It was an unexpected outcome for many in the district, including the winning candidate.
“You hear rumors of polls and surveys, but it was very much a surprise,” LaRock said. “Obviously, a very pleasant surprise.”
In a statement late Tuesday on his campaign’s Facebook page, May, a delegate since 1994, thanked his supporters and expressed regret that he had not secured his 11th term.
“While I wish that the election had turned out differently, it did not,” May wrote. “While we gave it our best effort, it just wasn’t enough. I genuinely appreciate all that each of you have contributed to my experience serving the 33rd District and on my campaigns over the years.”
The race between May and LaRock grew increasingly heated in its final weeks, with the candidates launching pointed attacks against each other. LaRock said May was too moderate on gun rights and abortion, and he assailed May’s support of a landmark transportation funding bill that would raise tax rates. May accused his opponent of lacking strong ideas and common sense, and he distributed campaign mailers citing LaRock’s “arrest record,” a reference to a July 2012 incident in which LaRock removed a sign advertising an adult entertainment store from a fence on private property. LaRock signed an arrest warrant acknowledging the misdemeanor charge, according to court records.
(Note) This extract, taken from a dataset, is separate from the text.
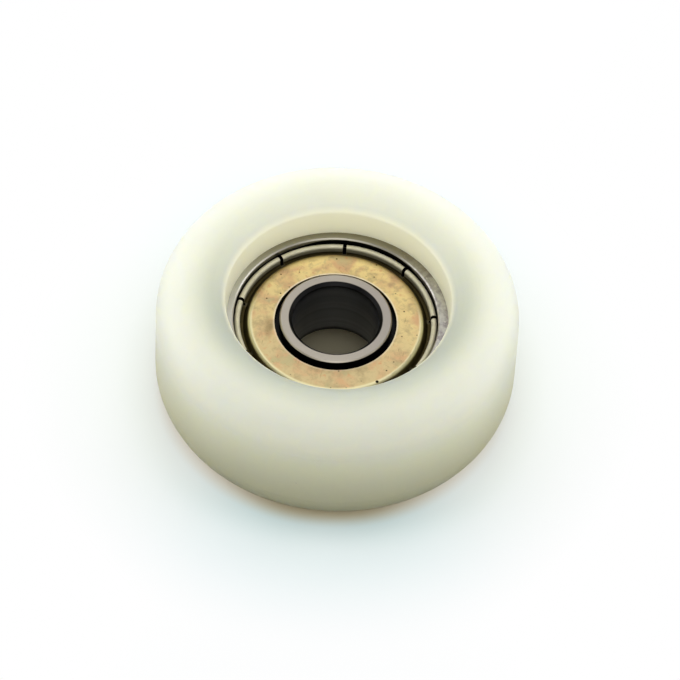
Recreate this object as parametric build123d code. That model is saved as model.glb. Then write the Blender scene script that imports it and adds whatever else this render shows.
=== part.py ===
from build123d import *
from math import radians, tan
import os

# Sliding door roller: a nylon wheel moulded round a shielded ball bearing.
# It lies flat on its side, with the deeper recess up. Z is the axle's line, and the origin is
# the middle of the bearing's bore. Sizes are in millimetres.

# Nylon wheel
tread_wall = 5.0  # nylon between the bearing and the tread
wheel_width = 12.0
bearing_offset = 0.5  # of the wheel's middle above the bearing's, which makes one recess deeper
shoulder_radius = 3.2  # rounding from the tread to the crest of each rim
rim_dip = 1.2  # fall of the rounded rim from its crest to the recess wall
rim_edge_radius = 0.35  # soft edge where the rim meets the recess wall
lip_reach = 0.63  # how far the nylon covers each side of the bearing
wall_draft = 3.0  # degrees that the recess wall opens outwards
moulding_offset = 0.13  # how far the nylon sits off the bearing's axis, towards +X

# Rings
bore_diameter = 7.0
inner_ring_wall = 1.07  # from the bore to the bottom of the inner race
inner_side_width = 1.0  # of the inner ring's ground side
inner_relief_depth = 1.1  # of the step in the inner ring under the edge of each shield
outer_ring_wall = 1.37  # from the bottom of the outer race to the outside
bore_chamfer = 0.25
outer_corner_radius = 0.3
edge_break = 0.1  # small chamfer on the other edges of both rings

# Balls and races
ball_count = 6
ball_diameter = 3.5
race_clearance = 0.03  # between a ball and the bottom of each race
race_conformity = 0.53  # radius of a race's groove over the ball's diameter
shoulder_height = 0.48  # of each race's shoulder above the groove's bottom

# Ribbon cage, pressed from sheet in two halves and riveted
cage_sheet = 0.25
cage_band_width = 1.3
pocket_clearance = 0.08
rivet_shank_radius = 0.28
rivet_head_radius = 0.45
rivet_head_height = 0.2
rivet_head_rounding = 0.12

# Shields, pressed from sheet: a flat ring, a groove and a folded rim that is cut into tabs
shield_sheet = 0.2
shield_gap = 0.4  # between the inner ring and the shield's hole
shield_clearance = 0.22  # between the cage's cups and the shield's flat ring
shield_set_back = 0.5  # of the flat ring, below the side of the bearing
shield_bend_lead = 0.05  # how far inside the cage's edge the shield turns down
shield_slope_run = 0.38  # how far outwards the slope goes on its way down
shield_bend_radius = 0.35
groove_depth = 1.05  # of the shield's groove, below the side of the bearing
groove_corner_radius = 0.15
rim_set_back = 0.4  # of the folded rim's top, below the side of the bearing
rim_gap = 0.1  # between the folded rim and the outer ring
rim_roundness = 0.49  # radius of the folded rim's top over its width, just under a full round
foot_spread = 0.28  # how far the rim's foot spreads outwards
foot_edge = 0.1
foot_slope = 0.15
slit_count = 9
slit_width = 0.28
slit_reach = 0.12  # how far each slit runs past the rim, into the groove
first_slit_angle = 7.0  # degrees from +X

# Seat of each shield in the outer ring
shield_seat_depth = 0.55  # from the race's shoulder out to the ring's mouth
seat_clearance = 0.02  # past the spread foot
notch_head_room = 0.05  # above the spread foot

# Radii from the bore outwards: the bearing comes to the standard 7 mm bore and 19 mm outside
bore_radius = bore_diameter / 2
ball_radius = ball_diameter / 2
ball_spacing = 360 / ball_count
race_radius = race_conformity * ball_diameter
inner_race_bottom = bore_radius + inner_ring_wall
inner_land_radius = inner_race_bottom + shoulder_height
inner_side_radius = bore_radius + inner_side_width
pitch_radius = inner_race_bottom + race_clearance + ball_radius
outer_race_bottom = pitch_radius + ball_radius + race_clearance
outer_land_radius = outer_race_bottom - shoulder_height
ring_mouth_radius = outer_land_radius + shield_seat_depth
bearing_radius = outer_race_bottom + outer_ring_wall
cage_inner_radius = pitch_radius - cage_band_width / 2
cage_outer_radius = pitch_radius + cage_band_width / 2
shield_hole_radius = inner_side_radius + shield_gap
shield_bend_place = cage_outer_radius - shield_bend_lead
rim_outer_radius = ring_mouth_radius - rim_gap
rim_inner_radius = outer_land_radius
foot_radius = rim_outer_radius + foot_spread
wheel_radius = bearing_radius + tread_wall
crest_radius = wheel_radius - shoulder_radius

# Heights from the middle of the balls: the bearing comes to the standard 6 mm width
pocket_radius = ball_radius + pocket_clearance
cup_top = pocket_radius + cage_sheet
shield_flat = cup_top + shield_clearance + shield_sheet
half_width = shield_flat + shield_set_back
groove_floor = half_width - groove_depth
shield_underside = groove_floor - shield_sheet
rim_top = half_width - rim_set_back
wheel_top = wheel_width / 2 + bearing_offset
wheel_bottom = wheel_top - wheel_width


def band(inner_radius, outer_radius, low, high):
    """Section of a plain ring: a rectangle beside the axis, x outwards and y along the axle."""
    middle = Pos((inner_radius + outer_radius) / 2, (low + high) / 2)
    return middle * Rectangle(outer_radius - inner_radius, high - low)


def corners(section, *places):
    """The corner of a section that is nearest to each (radius, height) place."""
    return [section.vertices().sort_by_distance((*place, 0))[0] for place in places]


def turned(section):
    """Solid of revolution of a section about the axle's line."""
    return revolve(Plane.XZ * section, Axis.Z)


def round_the_pitch_circle(start_angle):
    """One place on the pitch circle for each ball, the first at start_angle degrees."""
    return PolarLocations(pitch_radius, ball_count, start_angle, rotate=False)


def recess_wall(side, crest_height, bearing_side):
    """Foot and top of the drafted recess wall; side is 1 for the upper side, -1 for the lower."""
    foot = (bearing_radius - lip_reach, bearing_side)
    top_height = crest_height - side * rim_dip
    top = (foot[0] + abs(top_height - bearing_side) * tan(radians(wall_draft)), top_height)
    return foot, top


def nylon_wheel():
    """Wheel with a plain tread, rounded rims and a recess on each side of the bearing."""
    upper_foot, upper_edge = recess_wall(1, wheel_top, half_width)
    lower_foot, lower_edge = recess_wall(-1, wheel_bottom, -half_width)
    upper_crest = (crest_radius, wheel_top)
    lower_crest = (crest_radius, wheel_bottom)
    tread_top = (wheel_radius, wheel_top - shoulder_radius)
    tread_bottom = (wheel_radius, wheel_bottom + shoulder_radius)
    outline = [
        Line(upper_foot, upper_edge),
        TangentArc(upper_crest, upper_edge, tangent=(-1, 0)),
        TangentArc(upper_crest, tread_top, tangent=(1, 0)),
        Line(tread_top, tread_bottom),
        TangentArc(lower_crest, tread_bottom, tangent=(1, 0)),
        TangentArc(lower_crest, lower_edge, tangent=(-1, 0)),
        Line(lower_edge, lower_foot),
        Line(lower_foot, upper_foot),
    ]
    section = make_face(outline)
    section = fillet(corners(section, upper_edge, lower_edge), rim_edge_radius)
    blank = Pos(moulding_offset, 0, 0) * turned(section)
    return blank - turned(bearing_seat())


def bearing_seat():
    """Section of the space that the outer ring fills in the nylon."""
    seat = band(inner_side_radius, bearing_radius, -half_width, half_width)
    outer_edges = corners(seat, (bearing_radius, half_width), (bearing_radius, -half_width))
    return fillet(outer_edges, outer_corner_radius)


def race_groove(bottom_radius, outwards):
    """Section of a race's groove; outwards is 1 where the ball lies outside it, -1 inside."""
    return Pos(bottom_radius + outwards * race_radius, 0) * Circle(race_radius)


def inner_ring():
    """Inner ring: chamfered bore, ground sides, relieved edges and the inner race."""
    land_height = half_width - inner_relief_depth
    section = band(bore_radius, inner_side_radius, -half_width, half_width)
    section += band(bore_radius, inner_land_radius, -land_height, land_height)
    bore_edges = [(bore_radius, half_width), (bore_radius, -half_width)]
    section = chamfer(corners(section, *bore_edges), bore_chamfer)
    side_edges = [(inner_side_radius, half_width), (inner_side_radius, -half_width)]
    land_edges = [(inner_land_radius, land_height), (inner_land_radius, -land_height)]
    section = chamfer(corners(section, *side_edges, *land_edges), edge_break)
    return turned(section - race_groove(inner_race_bottom, 1))


def shield_notch():
    """Section of the notch in the outer ring that holds the foot of the upper shield."""
    depth_radius = foot_radius + seat_clearance
    low_roof = shield_underside + foot_edge + notch_head_room
    high_roof = low_roof + foot_slope
    return make_face(Polyline(
        (outer_land_radius, shield_underside),
        (depth_radius, shield_underside),
        (depth_radius, low_roof),
        (ring_mouth_radius, high_roof),
        (outer_land_radius, high_roof),
        close=True,
    ))


def outer_ring():
    """Outer ring: rounded corners, the outer race and a notched mouth for each shield."""
    section = bearing_seat() - band(inner_side_radius, outer_land_radius, -half_width, half_width)
    mouth = band(outer_land_radius, ring_mouth_radius, shield_underside, half_width)
    mouth += shield_notch()
    section -= mouth
    section -= mirror(mouth, about=Plane.XZ)
    mouth_edges = [(ring_mouth_radius, half_width), (ring_mouth_radius, -half_width)]
    section = chamfer(corners(section, *mouth_edges), edge_break)
    return turned(section - race_groove(outer_race_bottom, -1))


def shield():
    """Upper shield: flat ring, slope, groove and a folded rim that slits cut into tabs."""
    half_sheet = shield_sheet / 2
    flat_middle = shield_flat - half_sheet
    groove_middle = groove_floor - half_sheet
    rim_middle = (rim_inner_radius + rim_outer_radius) / 2
    rim_rounding = rim_roundness * (rim_outer_radius - rim_inner_radius)
    sheet_line = FilletPolyline(
        (shield_hole_radius, flat_middle),
        (shield_bend_place, flat_middle),
        (shield_bend_place + shield_slope_run, groove_middle),
        (rim_middle, groove_middle),
        radius=[shield_bend_radius, groove_corner_radius],
    )
    rim = band(rim_inner_radius, rim_outer_radius, shield_underside, rim_top)
    rim_edges = corners(rim, (rim_inner_radius, rim_top), (rim_outer_radius, rim_top))
    rim = fillet(rim_edges, rim_rounding)
    foot = make_face(Polyline(
        (rim_middle, shield_underside),
        (foot_radius, shield_underside),
        (foot_radius, shield_underside + foot_edge),
        (rim_outer_radius, shield_underside + foot_edge + foot_slope),
        (rim_middle, shield_underside + foot_edge + foot_slope),
        close=True,
    ))
    body = turned(trace(sheet_line, shield_sheet) + rim + foot)
    slit_start = rim_inner_radius - slit_reach
    slit = Box(
        bearing_radius - slit_start, slit_width, half_width,
        align=(Align.MIN, Align.CENTER, Align.MIN),
    )
    for place in PolarLocations(slit_start, slit_count, first_slit_angle):
        body -= place * slit
    return body


def cage_half():
    """Upper half of the ribbon cage: flats between cups that hold the balls."""
    ribbon_space = turned(band(cage_inner_radius, cage_outer_radius, 0, half_width))
    half = turned(band(cage_inner_radius, cage_outer_radius, 0, cage_sheet))
    for place in round_the_pitch_circle(0):
        half += ribbon_space & (place * Sphere(cup_top))
    for place in round_the_pitch_circle(0):
        half -= place * Sphere(pocket_radius)
    for place in round_the_pitch_circle(ball_spacing / 2):
        half -= place * Cylinder(rivet_shank_radius, 2 * half_width)
    return half


def cage_rivet():
    """Rivet through both halves of the cage, with a low rounded head at each end."""
    rivet = Cylinder(rivet_shank_radius, 2 * cage_sheet)
    head = Cylinder(rivet_head_radius, rivet_head_height, align=(Align.CENTER, Align.CENTER, Align.MIN))
    head = fillet(head.edges().sort_by(Axis.Z)[-1:], rivet_head_rounding)
    upper_head = Pos(0, 0, cage_sheet) * head
    return rivet + upper_head + mirror(upper_head, about=Plane.XY)


def write_node(name, shape):
    """Save one piece under its node's name."""
    export_step(shape, f"parts/{name}.step")


os.makedirs("parts", exist_ok=True)

write_node("nylon_wheel", nylon_wheel())
write_node("outer_ring", outer_ring())
write_node("inner_ring", inner_ring())

upper_shield = shield()
write_node("upper_shield", upper_shield)
write_node("lower_shield", Rot(180, 0, 0) * upper_shield)

upper_cage = cage_half()
write_node("cage_upper_half", upper_cage)
write_node("cage_lower_half", mirror(upper_cage, about=Plane.XY))

for number, place in enumerate(round_the_pitch_circle(0), start=1):
    write_node(f"ball_{number}", place * Sphere(ball_radius))

for number, place in enumerate(round_the_pitch_circle(ball_spacing / 2), start=1):
    write_node(f"cage_rivet_{number}", place * cage_rivet())
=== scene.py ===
import math

import bmesh
import bpy
from mathutils import Matrix, Vector


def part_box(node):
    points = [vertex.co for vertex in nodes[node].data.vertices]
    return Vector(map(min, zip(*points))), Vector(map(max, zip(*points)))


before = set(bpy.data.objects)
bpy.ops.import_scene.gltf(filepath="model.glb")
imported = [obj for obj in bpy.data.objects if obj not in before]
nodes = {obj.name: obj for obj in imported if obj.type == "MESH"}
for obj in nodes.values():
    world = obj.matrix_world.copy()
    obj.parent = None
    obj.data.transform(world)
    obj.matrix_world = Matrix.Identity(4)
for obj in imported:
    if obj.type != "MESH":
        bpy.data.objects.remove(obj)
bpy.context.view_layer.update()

# Sliding door roller, lying flat on a white table. Lengths are in metres, with MM for millimetres.
MM = 0.001
TABLE_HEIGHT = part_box("nylon_wheel")[0][2]
NYLON_CENTRE = (0.13 * MM, 0.0, 0.0)

# Places on the roller that its finishes follow: millimetres from the bearing's middle, and degrees.
BORE_RADIUS = 3.5
TREAD_TOP = 3.3
TREAD_FOOT = -2.3
FIRST_SLIT = 7.0
SLIT_SPACING = 40.0
SLIT_HALF_WIDTH = 0.14

# The room: its own light, and its soft windows (degrees round from the right, degrees up, strength).
ROOM_LIGHT = 0.01
SOFT_WINDOWS = [(-90, 40, 2.25), (-45, 40, 0.4)]
WINDOW_SHARPNESS = 7.0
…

LaRock said he thinks May’s support of the transportation funding legislation passed this year by the General Assembly was a critical point for many voters. The $3.5 billion measure will fund transportation projects and maintenance by raising sales tax rates and adding a wholesale tax on motor fuels.
“People were pretty much unanimously opposed to it,” LaRock said, adding that voters “didn’t oppose appropriating money to transportation, but increasing taxes as opposed to reapportioning money or cutting spending was what people disagreed with.”
Gun control might also have been a deciding factor, LaRock said. May, who said he owns five guns, said he favored “common sense” regulations for how they are used and carried. LaRock said he would oppose further restrictions.
“I really think there’s a strong support for Second Amendment rights among people in the district,” LaRock said in an interview. Many voters “asked me to reassure them that I would stand up for Second Amendment rights” and indicated that it was a key issue for them, he added.
LaRock said his campaign team would take a brief pause to celebrate the primary victory but would then regroup to focus on the general election.
“A primary is very focused on an established group of people who historically vote in that election,” he said. “We’ll reform our strategy around a broader approach, and there will be a more unified effort with the other Republicans who are now at liberty to endorse my candidacy.”
If LaRock repeats his victory in November, 33rd District residents should expect a renewed focus on fiscal discipline: Virginia does not have a revenue problem, but a spending problem, he said.
“There’s just too much money that’s being thrown around without establishing what the spending will achieve,” LaRock said. “Especially in the area of transportation, but also education. In any field, I would like to look at the spending and make sure that it’s being spent well.”
Although there was no Democratic primary contest in the 33rd District, LaRock will not run unopposed in the November, local Democratic officials said. The Loudoun County Democratic Committee announced June 7 that Kathee Myers would run as the Democratic nominee against the winner of the GOP primary.
But on Friday, Loudoun Democratic Committee Chairman Evan Macbeth said it was not certain Myers would continue her campaign. But voters should still expect to see a Democrat in the general election race, Macbeth said.
“Political parties have the right to replace candidates up to 60 days before the election,” he said. “Were Kathee to withdraw from the race, the Democratic Party is confident that we would have a candidate to fight for the votes of the 33rd in November.”
That Democratic nominee is likely to be Berryville lawyer Mary Daniel, who said Friday that she decided to run for the seat after LaRock won the primary.
Daniel, a self-identified moderate Democrat who is president and managing attorney of the Daniel Group, a Winchester law firm, said she had filed for candidacy with the Virginia state board of elections.
“It’s my opinion that Joe May was a great public servant. He did great work, and he was punished by a small group of people for reaching across the aisle and solving a major problem,” Daniel said, referring to May’s support of the transportation bill. “I couldn’t sit idly by . . . I would hope that, like Joe May, I would be able to represent all of my constituents, including independents and Republicans.”